• **TASK DESCRIPTION**
Print again only this span: the line with "for name, x_sign, y_sign, heading, pedal_slope", the line with "STREAK_TURN = 14.0", and all lines between them, exactly as given.

• **INFORMATION SUPPLIED**
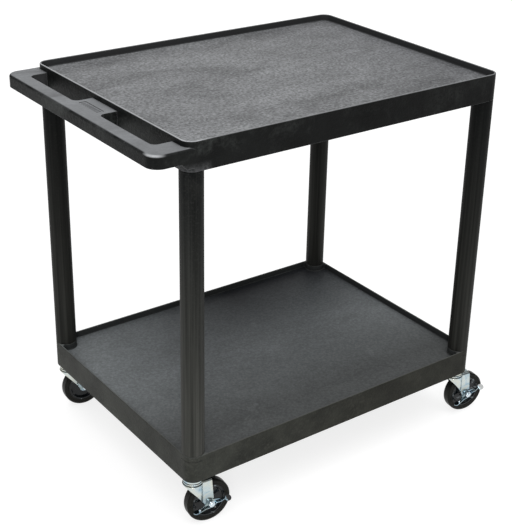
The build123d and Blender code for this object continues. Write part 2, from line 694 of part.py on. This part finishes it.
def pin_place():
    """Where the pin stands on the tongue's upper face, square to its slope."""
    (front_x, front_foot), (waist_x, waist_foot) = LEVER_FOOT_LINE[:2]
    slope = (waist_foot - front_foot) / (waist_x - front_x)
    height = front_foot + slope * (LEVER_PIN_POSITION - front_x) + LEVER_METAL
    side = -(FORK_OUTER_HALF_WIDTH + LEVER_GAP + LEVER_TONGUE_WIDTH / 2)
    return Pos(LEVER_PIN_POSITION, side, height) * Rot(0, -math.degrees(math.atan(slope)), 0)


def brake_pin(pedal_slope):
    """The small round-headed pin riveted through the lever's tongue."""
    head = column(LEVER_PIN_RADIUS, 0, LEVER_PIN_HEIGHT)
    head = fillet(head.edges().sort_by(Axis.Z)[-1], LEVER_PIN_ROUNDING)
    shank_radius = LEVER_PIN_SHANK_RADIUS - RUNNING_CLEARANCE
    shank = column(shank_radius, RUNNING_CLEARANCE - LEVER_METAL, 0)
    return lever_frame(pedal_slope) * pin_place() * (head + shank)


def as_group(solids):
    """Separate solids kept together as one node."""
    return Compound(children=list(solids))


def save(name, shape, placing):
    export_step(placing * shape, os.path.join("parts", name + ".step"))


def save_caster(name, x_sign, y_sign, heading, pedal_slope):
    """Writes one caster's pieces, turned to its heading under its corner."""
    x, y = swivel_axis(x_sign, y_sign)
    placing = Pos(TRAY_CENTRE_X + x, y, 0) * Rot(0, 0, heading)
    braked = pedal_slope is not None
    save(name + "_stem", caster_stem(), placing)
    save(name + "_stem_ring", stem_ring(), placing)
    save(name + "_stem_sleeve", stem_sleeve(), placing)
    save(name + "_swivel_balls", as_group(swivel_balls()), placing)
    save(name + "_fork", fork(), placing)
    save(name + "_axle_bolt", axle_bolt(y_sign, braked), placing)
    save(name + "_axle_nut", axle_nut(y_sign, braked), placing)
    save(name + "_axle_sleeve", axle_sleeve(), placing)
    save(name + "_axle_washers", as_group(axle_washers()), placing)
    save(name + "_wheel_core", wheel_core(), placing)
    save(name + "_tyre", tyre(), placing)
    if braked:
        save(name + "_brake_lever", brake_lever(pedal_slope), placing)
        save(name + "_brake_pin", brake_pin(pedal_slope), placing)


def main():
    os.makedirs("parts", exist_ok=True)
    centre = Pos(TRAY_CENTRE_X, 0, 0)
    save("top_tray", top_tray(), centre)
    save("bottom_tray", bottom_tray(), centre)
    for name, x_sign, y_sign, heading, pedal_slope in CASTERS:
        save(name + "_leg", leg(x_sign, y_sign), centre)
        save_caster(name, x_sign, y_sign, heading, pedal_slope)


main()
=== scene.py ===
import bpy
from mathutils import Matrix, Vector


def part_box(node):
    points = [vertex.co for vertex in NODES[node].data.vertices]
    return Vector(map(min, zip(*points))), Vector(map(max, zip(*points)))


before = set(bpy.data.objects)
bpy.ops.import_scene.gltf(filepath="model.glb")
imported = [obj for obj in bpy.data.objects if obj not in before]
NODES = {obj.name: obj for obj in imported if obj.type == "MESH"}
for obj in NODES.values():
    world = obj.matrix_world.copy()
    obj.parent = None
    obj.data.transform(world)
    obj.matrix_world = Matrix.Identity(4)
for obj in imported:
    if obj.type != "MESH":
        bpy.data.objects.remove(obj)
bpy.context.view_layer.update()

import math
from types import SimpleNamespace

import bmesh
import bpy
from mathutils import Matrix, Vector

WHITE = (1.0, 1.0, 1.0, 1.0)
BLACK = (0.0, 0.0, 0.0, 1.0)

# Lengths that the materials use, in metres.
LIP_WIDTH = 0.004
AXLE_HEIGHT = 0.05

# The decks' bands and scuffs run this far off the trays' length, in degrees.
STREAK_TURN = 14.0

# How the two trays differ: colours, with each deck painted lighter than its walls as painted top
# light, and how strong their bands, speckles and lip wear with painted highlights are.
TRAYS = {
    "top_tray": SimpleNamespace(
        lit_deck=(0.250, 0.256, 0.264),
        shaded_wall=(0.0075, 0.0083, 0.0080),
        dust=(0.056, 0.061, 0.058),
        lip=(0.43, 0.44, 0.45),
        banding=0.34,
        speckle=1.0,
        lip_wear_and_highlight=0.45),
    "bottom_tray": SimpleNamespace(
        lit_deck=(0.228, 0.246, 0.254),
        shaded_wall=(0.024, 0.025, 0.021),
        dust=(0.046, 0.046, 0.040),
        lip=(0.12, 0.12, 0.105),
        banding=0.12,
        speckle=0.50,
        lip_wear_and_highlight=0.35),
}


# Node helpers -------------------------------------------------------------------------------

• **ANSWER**
    for name, x_sign, y_sign, heading, pedal_slope in CASTERS:
        save(name + "_leg", leg(x_sign, y_sign), centre)
        save_caster(name, x_sign, y_sign, heading, pedal_slope)


main()
=== scene.py ===
import bpy
from mathutils import Matrix, Vector


def part_box(node):
    points = [vertex.co for vertex in NODES[node].data.vertices]
    return Vector(map(min, zip(*points))), Vector(map(max, zip(*points)))


before = set(bpy.data.objects)
bpy.ops.import_scene.gltf(filepath="model.glb")
imported = [obj for obj in bpy.data.objects if obj not in before]
NODES = {obj.name: obj for obj in imported if obj.type == "MESH"}
for obj in NODES.values():
    world = obj.matrix_world.copy()
    obj.parent = None
    obj.data.transform(world)
    obj.matrix_world = Matrix.Identity(4)
for obj in imported:
    if obj.type != "MESH":
        bpy.data.objects.remove(obj)
bpy.context.view_layer.update()

import math
from types import SimpleNamespace

import bmesh
import bpy
from mathutils import Matrix, Vector

WHITE = (1.0, 1.0, 1.0, 1.0)
BLACK = (0.0, 0.0, 0.0, 1.0)

# Lengths that the materials use, in metres.
LIP_WIDTH = 0.004
AXLE_HEIGHT = 0.05

# The decks' bands and scuffs run this far off the trays' length, in degrees.
STREAK_TURN = 14.0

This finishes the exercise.